Notifications You must be signed in to change notification settings

erickclasen/makemore

 
 

Repository files navigation

Fork of Andrej Karpathy's makemore

This code is a fork of Andrej Karpathy's makemore project, aimed at fine-tuning hyperparameters for makemore and experimenting with datasets beyond names.txt.

Intent

Initially, the goal was to apply makemore to various datasets other than names.txt. Larger and smaller datasets were tried including ones that have a large corpus of English words, numbers for addition, square roots and a large dataset of quotes that is close to 10M in size and has lines up to 505 characters in length. Also using scripts and the modifications to makemore.py it is possible to do a grid search for optimimum hyperparameters including the use of a contraint on model size. Output from makemore.py to a CSV file along with hexidecimal hash values for tagging assists with making the tuning process easy.

Modifications

  • The primary modifications to makemore include an option for early stopping. When the code runs and the loss ceases to decrease further, it checks every 500 steps where the models usually save. If the loss hasn't decreased, a watchdog count increases.

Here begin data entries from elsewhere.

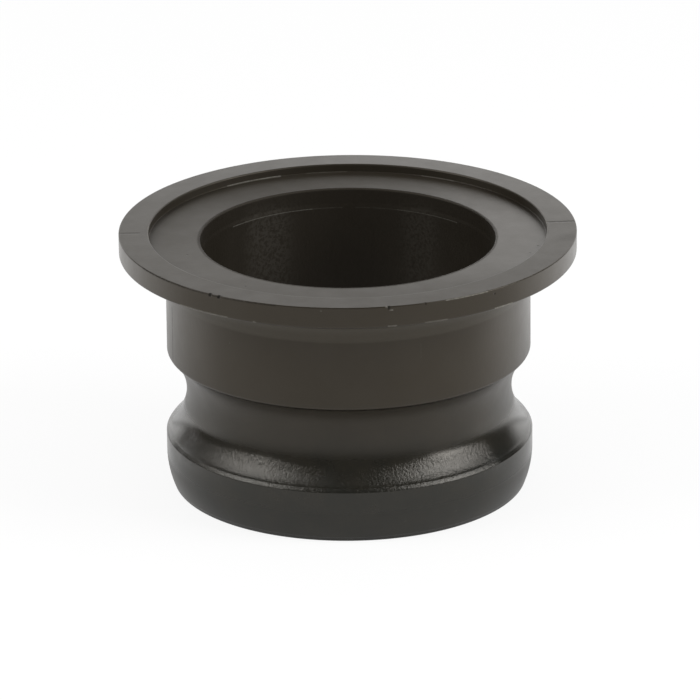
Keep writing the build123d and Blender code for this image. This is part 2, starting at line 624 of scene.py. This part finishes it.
@dataclass(frozen=True)
class SatinPlastic:
    """Dark glass-filled plastic with a satin skin.

    Attributes:
        warm: Colour of the flange and barrel.
        cool: Colour of the nose.
        warm_shine: Tint of what the flange and barrel mirror face on.
        cool_shine: The same for the nose.
        cool_below: Height under which the skin is cool, in metres.
        warm_above: Height over which the skin is warm, in metres.
        gloss: Mean roughness of the walls.
        face_gloss: How much rougher the flange's flat faces are.
        flank_gloss: How much smoother the groove's lower flank is.
        bore_gloss: How much rougher the bore is.
        gloss_spread: How far the roughness wanders from its mean.
        peel_width: Width of the orange peel's bumps, in metres.
        peel_depth: Depth of the orange peel, in metres.
        grain_width: Width of the skin's fine grain, in metres.
        grain_depth: Depth of the grain, in metres.
        strand_width: Width of the drag lines on the groove's lower flank, in metres.
        strand_depth: Depth of the drag lines, in metres.
        fleck_width: Width of the pits between the drag lines, in metres.
        fleck_depth: Depth of those pits, in metres.
        marks: Its wear, and highlights and shade painted on it.
    """

    warm: Colour = (0.0190, 0.0155, 0.0100)
    cool: Colour = (0.0120, 0.0122, 0.0102)
    warm_shine: Colour = (1.0, 0.90, 0.78)
    cool_shine: Colour = (1.0, 0.97, 0.91)
    cool_below: float = 8 * MM
    warm_above: float = 40 * MM
    gloss: float = 0.36
    face_gloss: float = 0.09
    flank_gloss: float = 0.16
    bore_gloss: float = 0.14
    gloss_spread: float = 0.06
    peel_width: float = 1.1 * MM
    peel_depth: float = 0.011 * MM
    grain_width: float = 0.30 * MM
    grain_depth: float = 0.004 * MM
    strand_width: float = 0.65 * MM
    strand_depth: float = 0.145 * MM
    fleck_width: float = 0.32 * MM
    fleck_depth: float = 0.05 * MM
    marks: tuple[Mark, ...] = MARKS

    def material(self) -> bpy.types.Material:
        """Build the material.

        Returns:
            The material.
        """
        material = bpy.data.materials.new("satin_plastic")
        material.use_nodes = True
        material.node_tree.nodes.clear()
        board = Board(material.node_tree)
        where = Where(board)
        cover, tone, relief = self._wear_and_painted_light(board, where)
        sockets = {
            "Base Color": self._colour(board, where),
            "Roughness": self._gloss(board, where),
            "Normal": self._skin(board, where, relief),
            "IOR": 1.5,
        }
        kinds = [
            board.node("ShaderNodeBsdfPrincipled", None, {**sockets, "Specular Tint": (*shine, 1.0)})
            for shine in (self.cool_shine, self.warm_shine)
        ]
        warmth = where.height.ramp(self.cool_below, self.warm_above)
        skin = board.node("ShaderNodeMixShader", None, {0: warmth, 1: kinds[0][0], 2: kinds[1][0]})
        # The marks' shader: wear, and highlights and shade painted on the skin.
        worn_and_painted = board.node("ShaderNodeBsdfPrincipled", None, {"Base Color": tone, "Roughness": 0.9, "IOR": 1.2})
        dressed = board.node("ShaderNodeMixShader", None, {0: cover, 1: skin[0], 2: worn_and_painted[0]})
        board.node("ShaderNodeOutputMaterial", None, {"Surface": dressed[0]})
        return material

    def _wear_and_painted_light(self, board: Board, where: Where) -> tuple[Wire, Wire, Wire]:
        """Lay the marks over each other, wear and painted highlights and shade alike.

        Args:
            board: The material's board.
            where: Places on the body.

        Returns:
            How much of the skin is hidden, what shows there, and how far it stands proud, in metres.
        """
        flecks = board.noise(where.place, 0.8 * MM, 3.0, 0.7).ramp(0.40, 0.56)
        cover, light, relief = where.x * 0, where.x * 0, where.x * 0
        for mark in self.marks:
            mask = mark.mask(where)
            whole, broken = mark.cover * (1 - mark.broken), mark.cover * mark.broken
            cover = board.maths("MAXIMUM", cover, mask * (flecks * broken + whole))
            if mark.tone is Tone.SCUFF_AND_HIGHLIGHT:
                light = board.maths("MAXIMUM", light, mask)
            if mark.relief:
                relief = relief + mask * (mark.relief * MM)
        return cover, board.blend(light, Tone.DARK.value, Tone.SCUFF_AND_HIGHLIGHT.value), relief

    def _colour(self, board: Board, where: Where) -> Wire:
        """Warm above, cooler below, with faint mottling, a paler root under the flange as a painted reflection of the
        table, and a darker bore as painted shade.

        Args:
            board: The material's board.
            where: Places on the body.

        Returns:
            The colour.
        """
        mottle = board.noise(where.place, 9 * MM, 4.0, 0.6)
        level = where.height + (mottle - 0.5) * 12 * MM
        tint = board.blend(level.ramp(self.cool_below, self.warm_above), self.cool, self.warm)
        mottled = board.blend(0.35, tint, board.blend(mottle.ramp(0.3, 0.7), tint, (0.024, 0.0205, 0.0155)))
        # Painted reflection: the root under the flange is paler, standing in for the table that its down-turned face
        # mirrors.
        root = where.height.band(52.4 * MM, 56.5 * MM, 0.4 * MM) * where.radius.ramp(43 * MM, 44 * MM)
        bore = where.radius.ramp(37.5 * MM, 37 * MM)
        rooted = board.blend(root * 0.8, mottled, (0.034, 0.030, 0.022))
        # Painted shade: the bore is darkened inside.
        return board.blend(bore * 0.8, rooted, (0.0125, 0.0100, 0.0065))

    def _gloss(self, board: Board, where: Where) -> Wire:
        """Roughness that differs between the faces and wanders a little over each.

        Args:
            board: The material's board.
            where: Places on the body.

        Returns:
            The roughness.
        """
        patches = board.noise(where.place, 6 * MM, 5.0, 0.65)
        face = where.height.ramp(62.9 * MM, 63.4 * MM) * where.radius.ramp(56.7 * MM, 56.4 * MM)
        inner = where.radius.ramp(49.4 * MM, 49.2 * MM)
        lean = (1 - inner) * where.y * -1.1 - where.x * (0.4 + inner * 1.3) * (1 + where.y * 18)
        flank = where.height.band(8.5 * MM, 20 * MM, 2 * MM)
        wall = self.gloss + (patches - 0.5) * (2 * self.gloss_spread)
        bore = where.radius.ramp(37.5 * MM, 37 * MM)
        shaded = inner * (where.y.ramp(0.012, 0.046) * 0.13 + where.y.ramp(-0.02, -0.042) * 0.07)
        return wall + face * (self.face_gloss + lean + shaded) - flank * self.flank_gloss + bore * self.bore_gloss

    def _skin(self, board: Board, where: Where, relief: Wire) -> Wire:
        """Orange peel and fine grain, with drag lines on the groove's lower flank and in the bore.

        Args:
            board: The material's board.
            where: Places on the body.
            relief: How far the marks stand proud, in metres.

        Returns:
            The normal.
        """
        drawn = board.vector("MULTIPLY", where.place, (1.0, 1.0, 0.4))[0]
        peel = board.noise(drawn, self.peel_width, 2.0, 0.55)
        grain = board.noise(where.place, self.grain_width, 2.0, 0.6)
        strands = board.noise(drawn, self.strand_width, 4.0, 0.65)
        seams = where.turn.band(56, 94, 5) + where.turn.band(-94, -69, 5)
        flank = where.height.band(12.2 * MM, 18.5 * MM, 1.8 * MM) * (1 - seams)
        bore = where.radius.ramp(37.5 * MM, 37 * MM)
        flecks = board.noise(drawn, self.fleck_width, 2.0, 0.6)
        rough = board.maths("MAXIMUM", flank, bore * 0.6)
        dragged = (strands * self.strand_depth + flecks * self.fleck_depth) * rough
        height = peel * self.peel_depth + grain * self.grain_depth + dragged + relief
        return board.node("ShaderNodeBump", None, {"Strength": 1.0, "Distance": 1.0, "Height": height})[0]


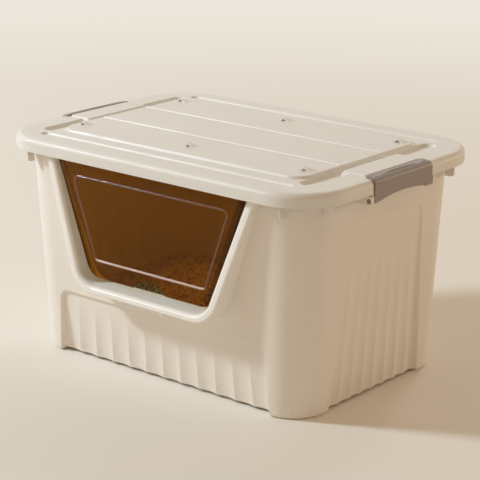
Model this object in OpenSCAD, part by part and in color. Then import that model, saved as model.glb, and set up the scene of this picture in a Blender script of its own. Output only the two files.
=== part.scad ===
// Front-entry litter box: a tapered tub with fluted panels, a hooded door frame
// with a swinging flap, a lift-off lid and two side latches.
// +Z is up, -Y is the front with the door, and X runs along the length.
// The origin is on the floor, below the middle of the box. Millimetres.

/* [Tub] */
// Length of the tub shell at its rim
tub_l = 552; // [460:2:640]
// Width of the tub shell at its rim
tub_w = 374; // [310:2:440]
// Height of the tub, floor to rim
tub_h = 333.5; // [280:0.5:380]
// Draft of the end walls over the whole height
draft_x = 17; // [8:0.5:24]
// Draft of the front and back walls over the whole height
draft_y = 15; // [8:0.5:20]
// Plan radius of the shell's corners at the rim
corner_r = 64; // [50:1:80]
// Wall of all tub mouldings
wall = 2.5; // [2:0.1:3.2]
// Height of the corner feet under the raised floor
foot_h = 4; // [3:0.5:8]
// Rounding of the bottom edge
base_r = 5; // [3:0.5:8]

/* [Rim] */
// Reach of the rim flange beyond the shell at the ends
flange_x = 13; // [10:0.5:13]
// Reach of the rim flange beyond the shell at front and back
flange_y = 10.5; // [8:0.5:11]
// Height of the down-turned lip of the flange
lip_h = 11; // [8:0.5:12]
// Thickness of the gusset plates under the flange
gusset_t = 2.4; // [1.8:0.1:3]
// From the shell's end at its rim to the front and back gussets
gusset_in_x = 36; // [26:1:56]
// From the shell's front at its rim to the end gussets
gusset_in_y = 44; // [37:1:60]

/* [Fluted panels] */
// From the shell's end to the front and back panels, at the floor
front_panel_in = 54; // [52:1:79]
// Depth of the front and back panels at the floor
front_panel_d = 8; // [6:0.5:9]
// Height of the front and back panels
front_panel_h = 101; // [80:1:110]
// Flutes on the front and on the back panel
front_flutes = 12; // [8:1:16]
// From the shell's front to the end panels, at the floor
end_panel_in = 65; // [57:1:82]
// Depth of the end panels at the floor
end_panel_d = 4; // [2:0.5:6]
// From the rim down to the end panels' upper edge
end_panel_drop = 66.5; // [54:0.5:133]
// Flutes on each end panel
end_flutes = 8; // [5:1:10]
// Depth of a flute between its two cusps
flute_depth = 3.3; // [2:0.1:4]
// Rounding of the panels' upper corners
panel_corner_r = 14; // [8:1:20]

/* [Door] */
// From the shell's end at its rim to the doorway's side, at the reference height
door_in = 98; // [89:1:119]
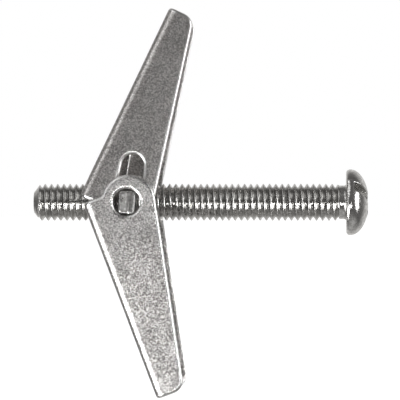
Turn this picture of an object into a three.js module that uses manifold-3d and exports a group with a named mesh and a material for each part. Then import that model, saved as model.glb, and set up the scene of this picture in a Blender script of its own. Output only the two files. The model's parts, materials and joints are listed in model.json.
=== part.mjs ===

The command-line parameter for early stopping determines how many attempts to wait for the loss to decrease before quitting. For example, if set to one, it goes through that iteration once and then stops; if set to ten, it goes through ten times. This is Change #1.

  • Another modification involves setting a target threshold for loss. While determining the optimal batch size, I observed how the code's runtime changes with different batch sizes. By varying the batch size, makemore can reach a lower loss more quickly or slowly. The idea is to run a script, set a target, and then identify which batch sizes, fed as command-line arguments to makemore, produce the shortest run times.

  • Also a hex tag for easy seraching when using a script to grid search hyperparameters

  • Output a CSV file with hex tag,step #, train and test loss...

  `sort -nk4 -t, -r makemore_log.csv | tail`
  0x324fef,500,0.47,0.501`
  0x119fbc,500,0.469,0.5`
  0x5ba887,500,0.469,0.499`
  0x3254ff,500,0.467,0.499`
  0xa5510a,500,0.468,0.498`
  0xfca52,500,0.469,0.497`
  0xbf86d,500,0.455,0.496`
  0xa5362b,500,0.455,0.496`
  0x9d98df,500,0.451,0.495`
  0x78a5b6,500,0.451,0.495`
  • Experiment with smaller (1/10X) and larger datasets (25X) than names.txt Also a 10M extra large dataset of quotes.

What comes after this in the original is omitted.